Copy out each line in the material below that has the word "bodies".

:::::

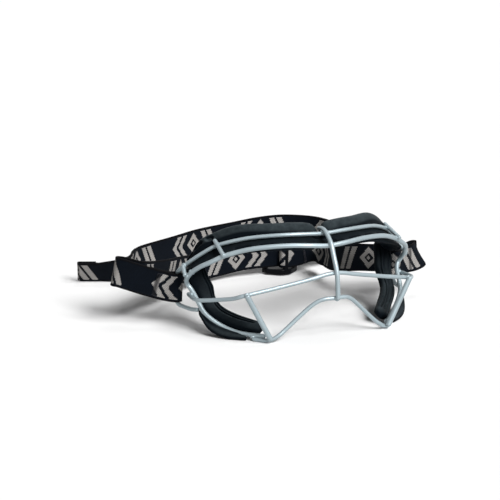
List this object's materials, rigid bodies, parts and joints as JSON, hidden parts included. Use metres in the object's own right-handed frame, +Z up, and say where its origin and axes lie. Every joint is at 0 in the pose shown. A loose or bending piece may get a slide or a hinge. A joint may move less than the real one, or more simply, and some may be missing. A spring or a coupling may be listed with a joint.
{
  "type": "lacrosse goggles",
  "caption": "Wire-mask eye guard with black moulded face pads and a two-piece elastic head strap joined by a sliding buckle, laid flat on its rim.",
  "frame": {"origin": "middle of the overall box, on the floor that the mask's rims and the strap lie on", "axes": "+Z up; -Y the way the mask faces; +X towards the wearer's left"},
  "size_m": [0.2476, 0.2679, 0.0741],
  "materials": {
    "wire": "satin powder coat",
    "pad": "smooth matt rubber",
    "webbing": "woven elastic",
    "thread": "bar-tacked thread",
    "slider": "moulded nylon"
  },
  "bodies": {
    "cage": {"upper_brow_wire": "wire", "right_strap_loop": "wire", "left_strap_loop": "wire", "lower_brow_wire": "wire", "right_side_wire": "wire", "left_side_wire": "wire", "eye_bar": "wire", "nose_wire": "wire", "centre_bar": "wire", "right_strut": "wire", "left_strut": "wire", "right_brow_spacer": "wire", "left_brow_spacer": "wire", "right_temple_spacer": "wire", "left_temple_spacer": "wire", "brow_pad": "pad", "right_cheek_pad": "pad", "left_cheek_pad": "pad", "right_cheek_bumper": "pad", "left_cheek_bumper": "pad", "front_strap": "webbing", "rear_strap": "webbing", "far_strap": "webbing", "short_strap": "webbing", "front_strap_tack": "thread", "short_strap_tack": "thread"},
    "slider": {"slider_frame": "slider", "slider_loop": "webbing", "slider_loop_tack": "thread"},
    "tail": {"strap_tail": "webbing", "tail_hem": "webbing"}
  },
  "joints": [
    {"name": "slider_slide", "type": "slide", "parent": "cage", "child": "slider", "axis": [-1, 0, 0], "range_m": [0, 0.012]},
    {"name": "tail_swing", "type": "hinge", "parent": "cage", "child": "tail", "pos_m": [-0.05475, 0.07348, 0.0102], "axis": [0, 0, 1], "range_deg": [-20, 20]}
  ]
}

:::::

TASK RESULT
List this object's materials, rigid bodies, parts and joints as JSON, hidden parts included. Use metres in the object's own right-handed frame, +Z up, and say where its origin and axes lie. Every joint is at 0 in the pose shown. A loose or bending piece may get a slide or a hinge. A joint may move less than the real one, or more simply, and some may be missing. A spring or a coupling may be listed with a joint.
  "bodies": {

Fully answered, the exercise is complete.